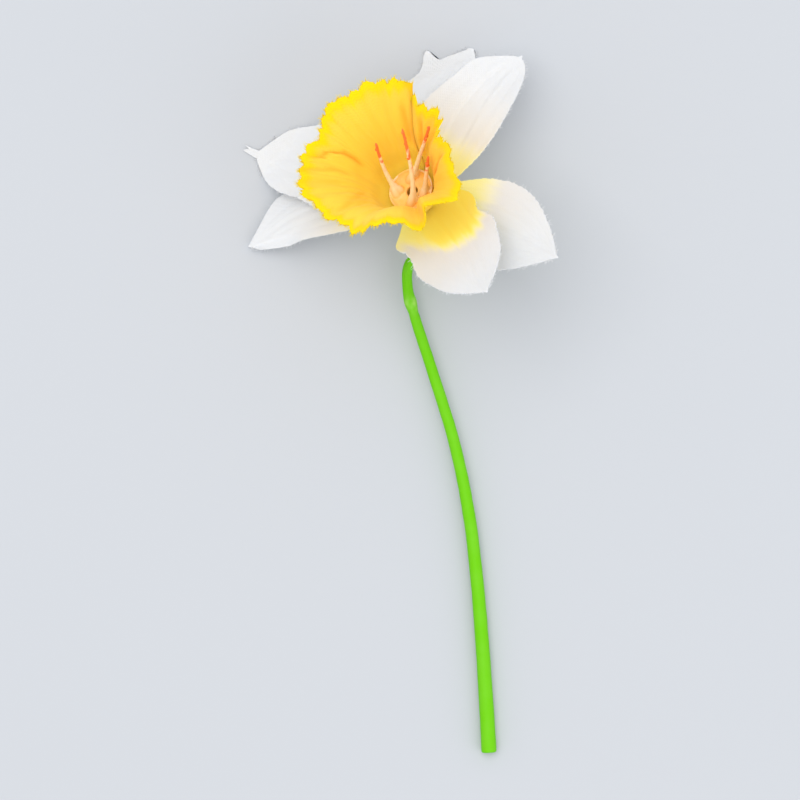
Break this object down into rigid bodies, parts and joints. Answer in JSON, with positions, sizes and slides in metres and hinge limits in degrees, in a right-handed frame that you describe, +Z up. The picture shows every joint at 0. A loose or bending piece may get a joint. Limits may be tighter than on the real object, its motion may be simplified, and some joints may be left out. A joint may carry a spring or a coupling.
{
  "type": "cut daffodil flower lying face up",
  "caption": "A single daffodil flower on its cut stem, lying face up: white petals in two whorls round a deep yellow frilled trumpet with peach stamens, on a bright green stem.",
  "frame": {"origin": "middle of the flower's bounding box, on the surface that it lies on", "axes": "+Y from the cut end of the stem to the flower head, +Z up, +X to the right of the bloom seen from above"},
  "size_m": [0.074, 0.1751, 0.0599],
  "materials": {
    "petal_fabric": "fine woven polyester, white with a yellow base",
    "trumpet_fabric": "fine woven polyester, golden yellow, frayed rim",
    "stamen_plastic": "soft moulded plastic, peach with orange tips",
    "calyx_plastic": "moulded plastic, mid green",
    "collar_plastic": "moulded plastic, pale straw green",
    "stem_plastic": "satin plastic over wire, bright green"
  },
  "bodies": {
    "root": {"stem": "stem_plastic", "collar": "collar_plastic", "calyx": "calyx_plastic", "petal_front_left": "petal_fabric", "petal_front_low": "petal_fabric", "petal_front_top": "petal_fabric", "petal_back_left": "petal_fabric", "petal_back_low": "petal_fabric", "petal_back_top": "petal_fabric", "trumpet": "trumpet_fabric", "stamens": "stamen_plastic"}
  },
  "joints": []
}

---

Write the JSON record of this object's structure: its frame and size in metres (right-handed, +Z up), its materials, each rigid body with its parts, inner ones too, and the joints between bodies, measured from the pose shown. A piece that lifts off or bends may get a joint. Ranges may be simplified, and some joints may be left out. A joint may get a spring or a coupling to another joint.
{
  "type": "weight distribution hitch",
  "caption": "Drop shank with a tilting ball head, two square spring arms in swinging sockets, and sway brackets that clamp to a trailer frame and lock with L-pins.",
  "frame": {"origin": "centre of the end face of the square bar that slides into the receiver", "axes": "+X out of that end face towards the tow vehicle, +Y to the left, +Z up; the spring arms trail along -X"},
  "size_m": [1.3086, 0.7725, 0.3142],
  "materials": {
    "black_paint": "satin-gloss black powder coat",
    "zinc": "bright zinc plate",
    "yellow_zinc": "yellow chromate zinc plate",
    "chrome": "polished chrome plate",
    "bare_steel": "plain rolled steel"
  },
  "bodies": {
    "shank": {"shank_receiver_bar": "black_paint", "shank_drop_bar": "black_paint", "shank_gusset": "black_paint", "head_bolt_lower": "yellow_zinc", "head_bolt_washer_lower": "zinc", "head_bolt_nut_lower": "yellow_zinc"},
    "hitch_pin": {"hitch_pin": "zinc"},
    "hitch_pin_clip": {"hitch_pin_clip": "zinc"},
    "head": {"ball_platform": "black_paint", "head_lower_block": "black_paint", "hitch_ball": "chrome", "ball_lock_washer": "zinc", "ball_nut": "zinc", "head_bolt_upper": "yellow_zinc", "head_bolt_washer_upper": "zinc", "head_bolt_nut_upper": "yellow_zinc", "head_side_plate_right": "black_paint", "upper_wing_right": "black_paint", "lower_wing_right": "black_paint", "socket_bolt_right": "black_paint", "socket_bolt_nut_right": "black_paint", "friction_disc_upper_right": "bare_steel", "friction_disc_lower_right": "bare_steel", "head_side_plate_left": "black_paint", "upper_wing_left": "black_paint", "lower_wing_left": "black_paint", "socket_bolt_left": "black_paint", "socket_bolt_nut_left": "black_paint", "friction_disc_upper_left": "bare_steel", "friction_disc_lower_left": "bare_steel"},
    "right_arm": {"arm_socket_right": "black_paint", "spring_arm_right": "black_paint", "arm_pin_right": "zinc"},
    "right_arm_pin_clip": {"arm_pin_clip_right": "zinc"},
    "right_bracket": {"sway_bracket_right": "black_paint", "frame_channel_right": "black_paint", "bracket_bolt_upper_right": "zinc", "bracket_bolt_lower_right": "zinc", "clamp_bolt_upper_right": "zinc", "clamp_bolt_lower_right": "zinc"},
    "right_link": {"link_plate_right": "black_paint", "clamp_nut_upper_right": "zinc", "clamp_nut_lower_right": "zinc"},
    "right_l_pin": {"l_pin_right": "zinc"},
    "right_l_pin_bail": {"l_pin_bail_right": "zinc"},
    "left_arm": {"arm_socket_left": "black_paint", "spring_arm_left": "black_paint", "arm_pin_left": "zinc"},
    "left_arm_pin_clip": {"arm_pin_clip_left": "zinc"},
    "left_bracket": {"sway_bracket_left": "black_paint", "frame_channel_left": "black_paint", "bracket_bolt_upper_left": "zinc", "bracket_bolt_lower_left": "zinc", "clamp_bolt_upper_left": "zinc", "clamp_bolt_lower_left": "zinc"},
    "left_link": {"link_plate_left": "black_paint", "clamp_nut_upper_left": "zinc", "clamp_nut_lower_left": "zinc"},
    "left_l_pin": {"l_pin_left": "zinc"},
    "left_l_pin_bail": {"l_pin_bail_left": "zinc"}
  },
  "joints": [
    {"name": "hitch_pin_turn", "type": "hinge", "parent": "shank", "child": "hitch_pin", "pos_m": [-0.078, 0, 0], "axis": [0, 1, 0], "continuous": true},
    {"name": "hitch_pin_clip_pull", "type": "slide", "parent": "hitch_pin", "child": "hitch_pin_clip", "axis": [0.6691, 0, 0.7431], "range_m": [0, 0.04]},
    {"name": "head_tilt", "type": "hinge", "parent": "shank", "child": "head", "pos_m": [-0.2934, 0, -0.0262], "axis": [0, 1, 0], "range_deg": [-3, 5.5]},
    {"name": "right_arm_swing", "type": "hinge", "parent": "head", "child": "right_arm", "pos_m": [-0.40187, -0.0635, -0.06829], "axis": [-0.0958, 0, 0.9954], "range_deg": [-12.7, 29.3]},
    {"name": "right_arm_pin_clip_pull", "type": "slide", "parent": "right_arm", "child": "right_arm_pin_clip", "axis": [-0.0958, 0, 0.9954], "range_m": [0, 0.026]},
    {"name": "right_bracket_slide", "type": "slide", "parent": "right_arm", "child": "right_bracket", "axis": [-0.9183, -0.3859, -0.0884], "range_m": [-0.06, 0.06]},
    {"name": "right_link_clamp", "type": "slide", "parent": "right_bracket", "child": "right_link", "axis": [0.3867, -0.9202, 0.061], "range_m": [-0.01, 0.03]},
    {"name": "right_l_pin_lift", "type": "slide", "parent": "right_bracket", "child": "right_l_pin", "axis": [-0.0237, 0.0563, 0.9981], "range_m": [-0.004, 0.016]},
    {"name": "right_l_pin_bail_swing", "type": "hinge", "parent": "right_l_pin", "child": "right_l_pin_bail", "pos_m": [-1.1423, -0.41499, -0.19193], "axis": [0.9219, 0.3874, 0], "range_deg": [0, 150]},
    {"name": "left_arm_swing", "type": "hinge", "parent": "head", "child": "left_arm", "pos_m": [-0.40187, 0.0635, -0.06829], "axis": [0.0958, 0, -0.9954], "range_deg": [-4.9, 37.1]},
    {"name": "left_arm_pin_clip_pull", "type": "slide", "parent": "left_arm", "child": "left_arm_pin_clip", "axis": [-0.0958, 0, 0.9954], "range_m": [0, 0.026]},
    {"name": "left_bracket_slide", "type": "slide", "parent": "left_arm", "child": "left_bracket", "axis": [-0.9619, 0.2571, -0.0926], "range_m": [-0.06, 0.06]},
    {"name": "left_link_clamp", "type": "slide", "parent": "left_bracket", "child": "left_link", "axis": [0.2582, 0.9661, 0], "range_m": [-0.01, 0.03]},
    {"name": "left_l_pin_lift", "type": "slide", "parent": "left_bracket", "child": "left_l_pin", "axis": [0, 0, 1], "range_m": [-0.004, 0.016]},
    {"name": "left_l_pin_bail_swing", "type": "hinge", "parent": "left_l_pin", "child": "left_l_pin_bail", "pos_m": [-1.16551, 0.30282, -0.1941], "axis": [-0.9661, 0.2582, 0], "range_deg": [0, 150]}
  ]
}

GIVEN REQUEST: Working from the listing above, pick out every line that has "slides" and copy it.

WRITTEN ANSWER:
Break this object down into rigid bodies, parts and joints. Answer in JSON, with positions, sizes and slides in metres and hinge limits in degrees, in a right-handed frame that you describe, +Z up. The picture shows every joint at 0. A loose or bending piece may get a joint. Limits may be tighter than on the real object, its motion may be simplified, and some joints may be left out. A joint may carry a spring or a coupling.
  "frame": {"origin": "centre of the end face of the square bar that slides into the receiver", "axes": "+X out of that end face towards the tow vehicle, +Y to the left, +Z up; the spring arms trail along -X"},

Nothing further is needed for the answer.